ANN Inc. said it takes these allegations very seriously. Their statement said, "We regularly assess the contract manufacturing facilities in our supply chain, including conducting third-party and unannounced audits, in an effort to ensure that all factories comply with our Code of Conduct and applicable laws and regulations, and effective systems are in place to uphold workers' rights, including the right to work in a safe, fair and harassment-free environment. We will continue to work closely with our vendors to investigate and address these concerns and we remain absolutely committed to contracting with only those facilities which provide a safe environment for all workers."
But several women told us that when the auditors come, women are tutored.
"We are instructed to say that we are given a salary, are being paid a salary of Rs 8,700 per month. No overtime is given. We are not insulted or abused, not tortured a lot. We are paid on time. Sunday is always an off, even though we are made to work on Sundays. Overtime is also there - ladies work as much as the gents," said Navita.
"We are told to say that we do not work overtime and that we only work on the said number of pieces per day. At that time of inspections, we are told to keep our workspace clean, and when they (auditors) leave everything is back to normal," said a garment worker in Bangalore who did not wish to be named.

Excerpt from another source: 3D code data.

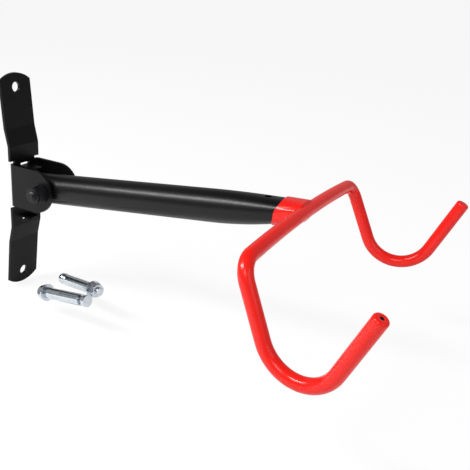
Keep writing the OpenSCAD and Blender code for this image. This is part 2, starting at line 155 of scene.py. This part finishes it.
# ---------------------------------------------------------------------------
# Pivot: an M10 bolt through both ears and the arm's bush, with a washer
# under its head and its nut. They are chemically blackened steel, which is
# dull, with a little metal showing through.
# ---------------------------------------------------------------------------
BOLT_R = 5.0
BOLT_PITCH = 1.5
BOLT_AF = 17.0
HEAD_H = 6.4
HEAD_CHAMFER = 1.2
THREAD_L = 26.0
THREAD_DEPTH = 0.61 * BOLT_PITCH
THREAD_RUNOUT = 0.2
POINT_CHAMFER = 0.9
HEAD_CORNER_R = 0.57 * BOLT_AF
HEAD_SEAT = 0.01
BOLT_SIDES = 96
THREAD_STEPS = round(12 * THREAD_L / BOLT_PITCH)
HEAD_STEPS = 12


def black_oxide():
    """Blackened steel: a thin dark oxide that lets some metal shine through."""
    material, tree, shader, place = finish_of("black oxide steel")
    tone = mottle(tree, place, 3, 0.0, 1.0)
    tree.links.new(two_tone(tree, tone, "#101012", "#26262a"), shader.inputs["Base Color"])
    tree.links.new(mottle(tree, place, 1.5, 0.34, 0.48), shader.inputs["Roughness"])
    tree.links.new(relief(tree, mottle(tree, place, 0.7, 0.0, 1.0), 0.02), shader.inputs["Normal"])
    shader.inputs["Metallic"].default_value = 0.6
    return material


oxide = black_oxide()
for part in ("head_washer", "nut_washer", "pivot_nut"):
    dress(part, oxide, 0.25)


def mesh_piece(name, points, faces, material):
    """A new smooth-shaded object from points in metres and faces."""
    mesh = bpy.data.meshes.new(name)
    mesh.from_pydata([tuple(p) for p in points], [], faces)
    mesh.validate()
    skin = bmesh.new()
    skin.from_mesh(mesh)
    bmesh.ops.recalc_face_normals(skin, faces=skin.faces)
    skin.to_mesh(mesh)
    skin.free()
    mesh.materials.append(material)
    piece = bpy.data.objects.new(name, mesh)
    bpy.context.scene.collection.objects.link(piece)
    for face in mesh.polygons:
        face.use_smooth = True
    return piece


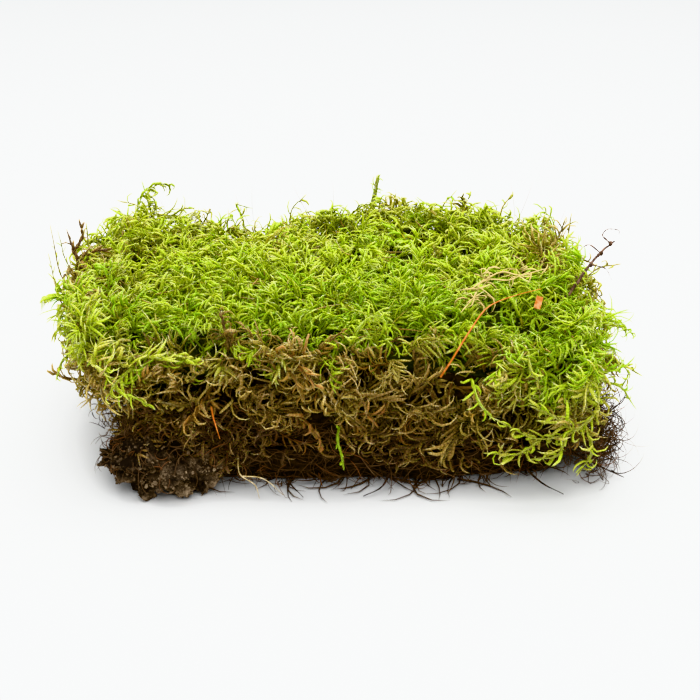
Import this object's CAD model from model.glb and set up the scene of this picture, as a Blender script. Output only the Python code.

Mr Nair said, "The truth is somewhere in between. Firstly, there is a possibility of truth in these complaints. The Sexual Harassment Act has only come to being in 2013. It's going to take some time for it to really be accepted and become functional properly in industries. And I'm sure this is the early stages. So there's possibility of truth. It works on both sides - first, the important thing to note is that I think we've improved overall and that's the most important thing, I think we're moving in the right direction. There is still some scope to improve."
As for the government oversight of compliance, the record doesn't appear to be encouraging.
An official at the Karnataka Labour Department told NDTV that inspections of factories in the last 7 to 8 months have been virtually nil. The department is under a staff crunch and the liberal labour laws now accept self-compliance by factories.
In Gurgaon too the response was similar. Additional Deputy Commissioner Vinay Pratap Singh who has been given charge of overseeing the district's sexual harassment committee, called Local Complaints Committee (LCC) says he barely receives any complaints. The LCC has heard only two to three complaints in the past year or so. In Haryana too, the government departments depend on self-compliance reports by the companies.
The higher the stakes for India's garment industry, the tougher the balance between efficiency and humane work practices.
For women like Geeta, Navita or Ratna - who come from backgrounds of deprivation - it offers a livelihood. But it can also, on more than one occasion, reduce them to tears.